The moment the fire breaks out, Kate's life is upended. She races from one clue to the next with someone in hot pursuit—from London to Washington, to Westminster Abbey and Shakespeare's grave in Stratford upon Avon, down to Spain and eventually to Utah. Just about everywhere she goes, someone ends up dead. Anyone familiar with The Da Vinci Code should have fairly strong suspicions about who the bad guys are.

Kate is a sympathetic heroine, though she seems oddly untouched by the mayhem going on around her. She has previous personal or professional relationships with some of the victims, but isn't incapacitated by these losses. She's also ferociously determined about not giving up her quest, even though it seems certain others will die if she continues. The secondary characters are less well drawn, a situation complicated by the fact that each of them must be portrayed as a potential suspect at some point during the story.

The ultimate goal of Kate's quest is the lost manuscript of Shakespeare's last play, The History of Cardenio. The play, supposedly inspired by the story of Cardenio from Don Quixote, was performed once or twice in the bard's time and then vanished from sight, except for a fourth-rate eighteenth-century adaptation. Evidence indicates that the manuscript was last seen in the most unlikely of places—the American West.

Threaded through the pursuit is a running debate over Shakespeare's identity. How did an unassuming man tap into such power, over and over again? Where did he gain access to the classic stories that inspired him? Outside of a few very basic details, very little is really known about the man credited with writing the most famous plays in English literary history. The seven years before he emerged on the scene as a successful actor, director and playwright are known as his "lost years." Even his birth date is based on an eighteenth-century historian's error. Beyond his literary output, virtually no documents from or to the author exist. The book is constructed, of course, in five acts, with intervening sections set in Shakespeare's time. These brief interludes serve to add a real-life perspective to the obscure details of the time.

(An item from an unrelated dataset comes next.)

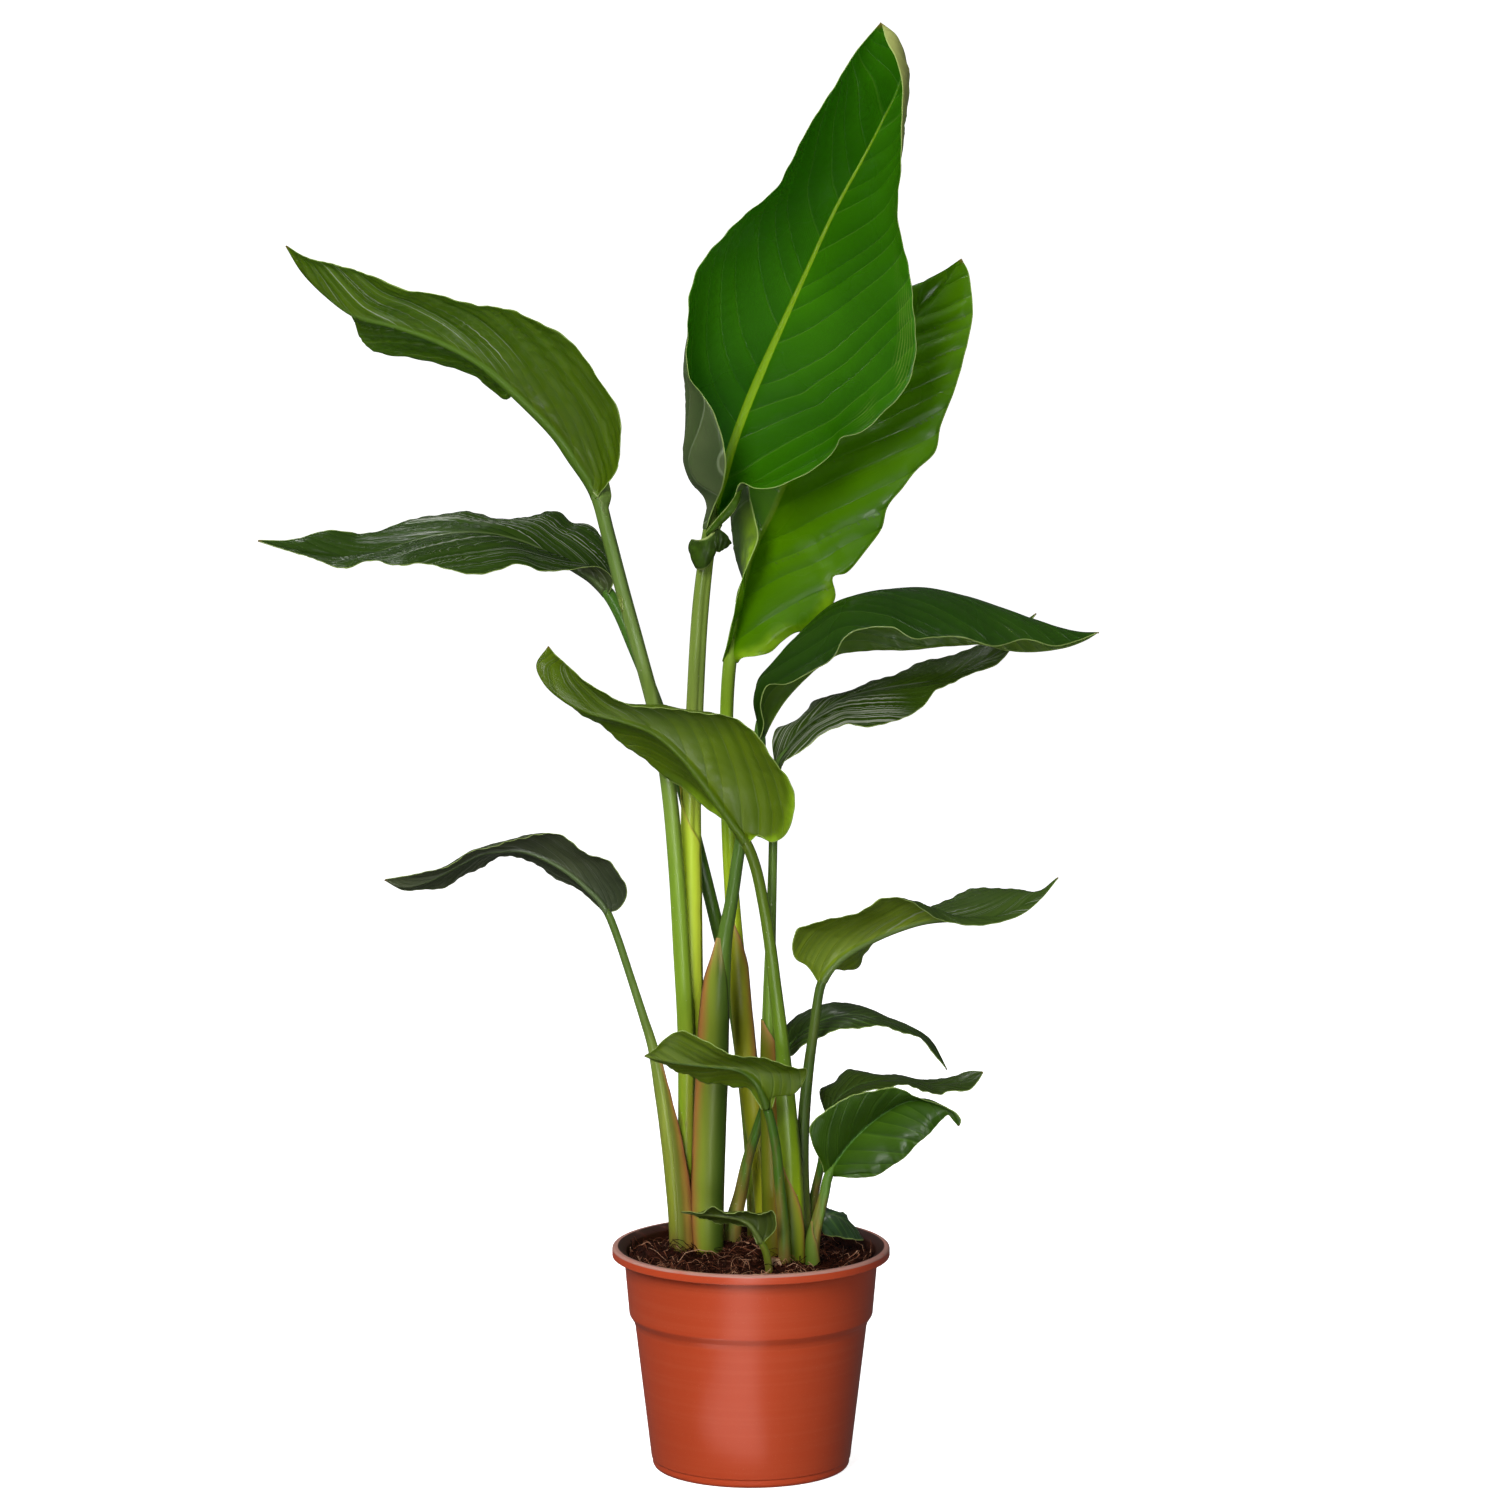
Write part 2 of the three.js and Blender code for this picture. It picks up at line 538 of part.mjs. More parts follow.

There are numerous theories about who really wrote the plays, sonnets and poems attribute to the Bard of Avon, some supported by the historical record, some firmly held by ardent believers despite strong evidence to the contrary. Did Francis Bacon, Christopher Marlowe, the Earl of Oxford, or Queen Elizabeth or some chimerical combination of several people collude to carry out one of the great literary frauds of all time? Some of Kate's adversaries fear their pet theories will be imperiled by her discoveries.

Carrell goes to heroic lengths to keep the Shakespeare motif going. Each murder is modeled after a scene out of one of the plays. It's a nice literary conceit but highly improbable. It's hard to imagine a ruthless killer risking detection when killing someone on the spur of the moment.

Kate's path leads her from one Shakespeare expert to the next, from one original folio of the plays to another. Whenever Kate is in a tight spot, Carrell conjures up a deus ex machina escape. Tunnels and hidden passages materialize in the most unlikely places.

After a while, the author seems unable to keep up the fast pace she's trying to emulate, and it begins to feel like she's simply putting her characters through the paces. Important clues are hidden or misinterpreted to manipulate tension. Ultimately the book is a disappointment because the concept seems like it had so much potential, and the first 150 pages are compelling.

As she reveals in her afterward, many of the details, theories and inspirations Carrell uses are real. This makes the book worthwhile for anyone interested in learning more about one of the great literary minds who ever existed—or whoever it was that created the plays that form that backbone of our literary canon. Just don't expect to be kept at the edge of your seat.